J’ai longuement côtoyé l’un des leaders de l’un des mouvements de mai-juin 68, Alain GEISMAR, qu’il s’agisse de Cabinets Ministériels ou de l’IGEN. Nous n’avions pas besoin d’en parler, et nous n’en parlions pas, parce qu’il avait le droit de ne pas être figé dans le personnage qu’il avait été, lui qui avait été radié de la Fonction Publique et qui a du longuement attendre sa réintégration. Sans doute aussi que nous avions trouvé dans l’Education Permanente une construction concrète de droits nouveaux, qui ont, depuis, subi de nombreuses corrections fâcheuses.

Il en reste peut-être aussi une habitude à ne pas se laisser gouverner par la pensée unique, et par le fameux acronyme TINA (There is no alternative) de Margaret THATCHER et un intérêt très marqué pour la sociologie qui a été la seule discipline universitaire, par delà ses approches et courants parfois très différents, qui a essayé de comprendre l’essoufflement des modèles anciens de la famille, du couple, des partis politiques, du syndicalisme et qui a montré le caractère filandreux des catégories anciennes de regroupement des individus.
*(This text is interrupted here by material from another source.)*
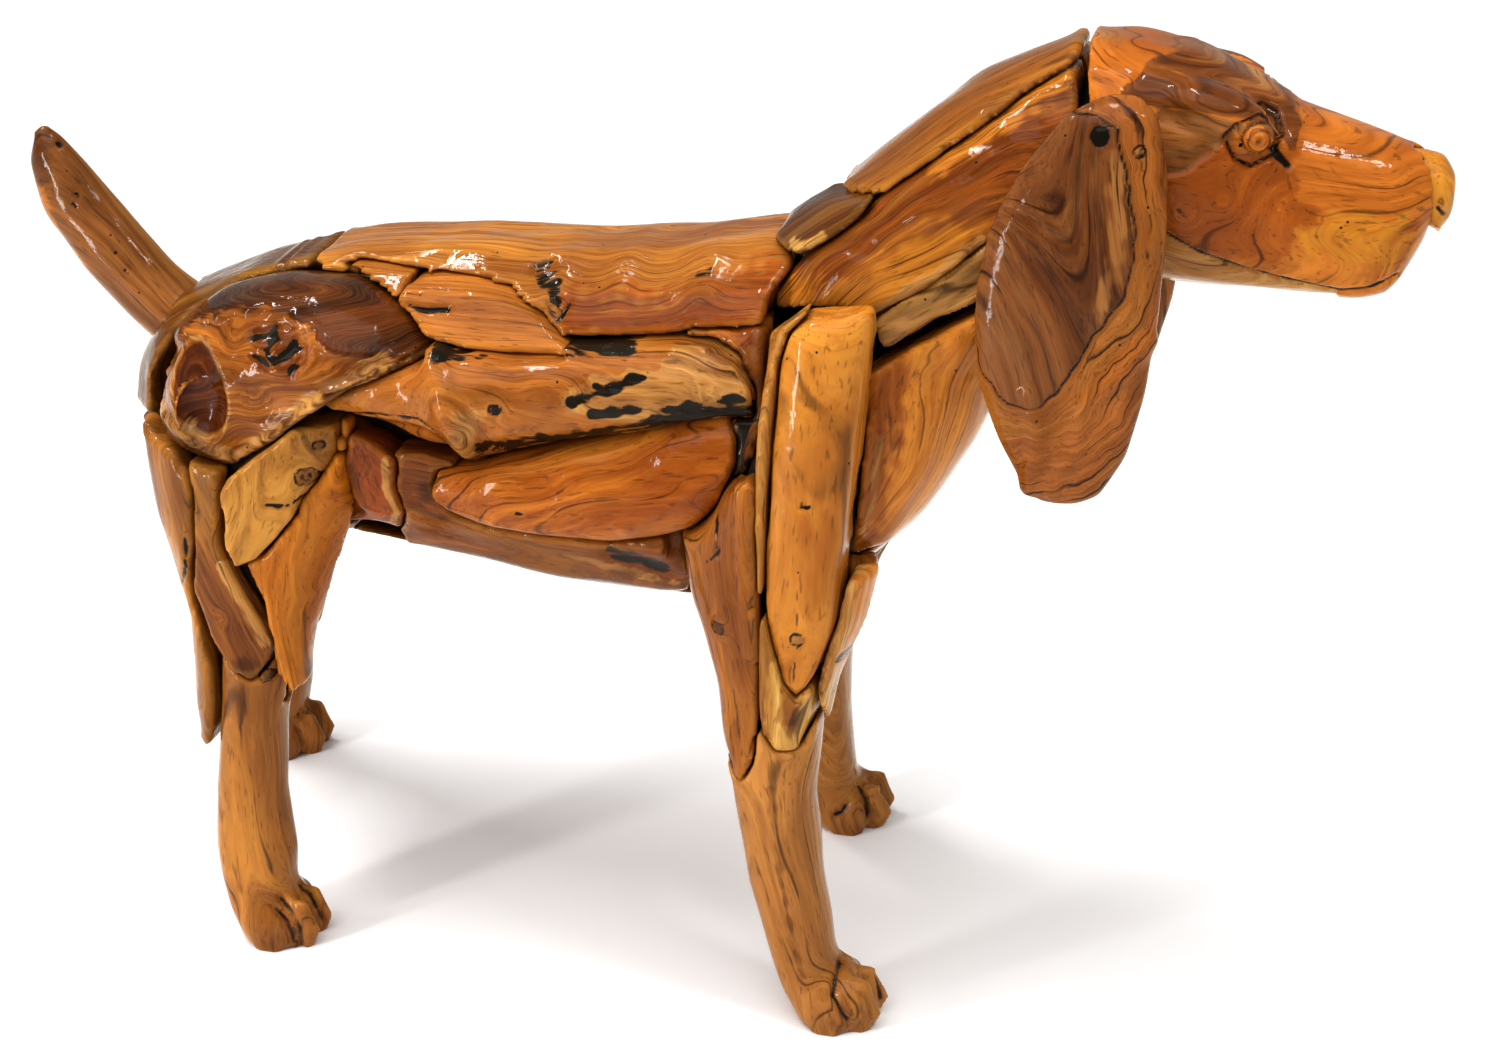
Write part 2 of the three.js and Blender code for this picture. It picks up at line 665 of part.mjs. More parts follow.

Enfin, l’enseignement a digéré cette période comme à l’accoutumée : des méthodes dites actives et pas du tout généralisées ont été prises en compte, mais sans rien changer au fond de pensée ; les soixante-huitards enseignants ont vite trouvé les limites d’une abolition de la discipline mais avec le temps sont venues des modifications plus ou moins abouties : le surveillant général se mue efficacement en « Conseiller d’Education », mais après renouvellement de l’effectif; l’UNEF perd sa carapace rouge et les mouvements lycéens au profit d’une nouvelle UNEF , de SOS Racisme et de la FIDL (Fédération indépendante et démocratique des Lycéens, dont bien des leaders ont accédé au moins à la députation,  le délégué élève prend un tout petit plus d’épaisseur en 1989 mais au prix d’une grande défiance des adultes. L’affaire se clôt à partir des événements de 1986 contre les Lois MONORY et DEVAQUET qui allaient donner aux anciens ministres de DE GAULLE, comme FOYER, leur revanche sur 68 : une lame de fond puissante et l’assassinat de Malik OUSSEKINE font basculer l’opinion publique et la réaction à 68 est anéantie.